Combined Heat and Power

When electricity is generated by burning fuel such as gas or coal in power stations, the main byproduct of generation – heat – is often wasted. However, some commercial generators and districts around the world actually distribute the heat generated so that it can be used locally for hot water and/or home and office heating. Such a system design is known as combined heat and power or cogeneration and offers a great leap in efficiency over standard electricity generation and heating systems.

Combined heat and power system at Cornell UniversityCombined heat and power system at Cornell University

Note also that if the fuel burned is waste biomass, or wood chips for example, then it is possible to generate both electricity and heat in a relatively carbon neutral manner – the only carbon footprint coming from transporting the fuel to the generator rather than from the (carbon-neutral) fuel itself.

Domestic Combined Heat and Power

Micro-CHP is the name commonly given to combined heat and power systems designed for use in individual homes – acting as a mini power station. These are typically set up to burn mains gas and generate both heat and power.

At the centre of a micro-CHP system is a Stirling engine – a form of external combustion engine which converts heat (generated by burning gas) into mechanical power (used to turn a turbine to generate electricity).

Since the maximum electricity output is usually just 1-2kW (compared to the 3kW required by just one kettle, and much more by an electric oven), a micro-CHP system is usually treated as a “boiler which generates electricity” – i.e. it will make all the hot water you need to run baths and showers, central heating, and/or under floor heating as per a standard boiler, while also generating electricity.

In order to work efficiently, a micro-CHP system should ideally be left running all the time (unlike modern combi-boilers which fire up each and every time the hot tap is turned on). By connecting the system to the National Grid, generated electricity (which is typically cheaper than mains electricity per unit) can be exported 24 hours per day making the home-owner some money, and hot water is always available.

Freewatt micro-CHP home heating and power system

Gas burned in a micro-CHP system generates electricity very efficiently – more efficiently than centralised gas-fueled power stations.
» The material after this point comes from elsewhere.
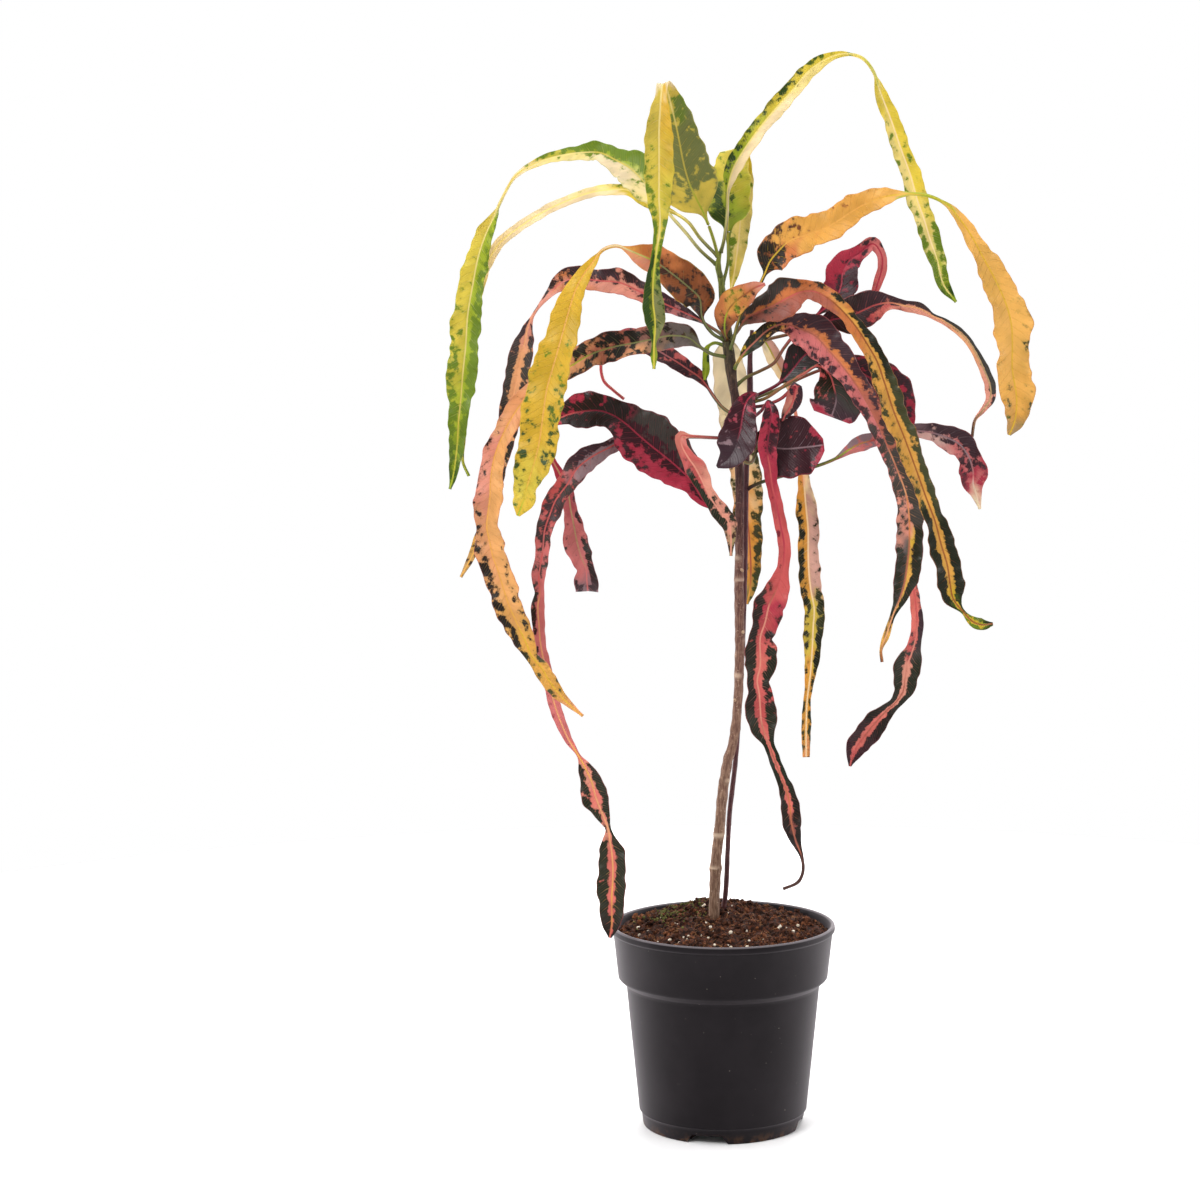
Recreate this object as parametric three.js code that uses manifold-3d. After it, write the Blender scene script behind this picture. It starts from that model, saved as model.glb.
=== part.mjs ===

By generating and using the electricity at home, there are no transmission losses so overall efficiency is even better. The efficiency of a micro-CHP system can be over 85% which compares very favourably to the best conventional power stations which manage just 50-60% efficiency. The electricity, if not used in your home, will likely be used by one of your neighbours, so although they will not notice the difference, they will be using more efficiently generated and transmitted electricity!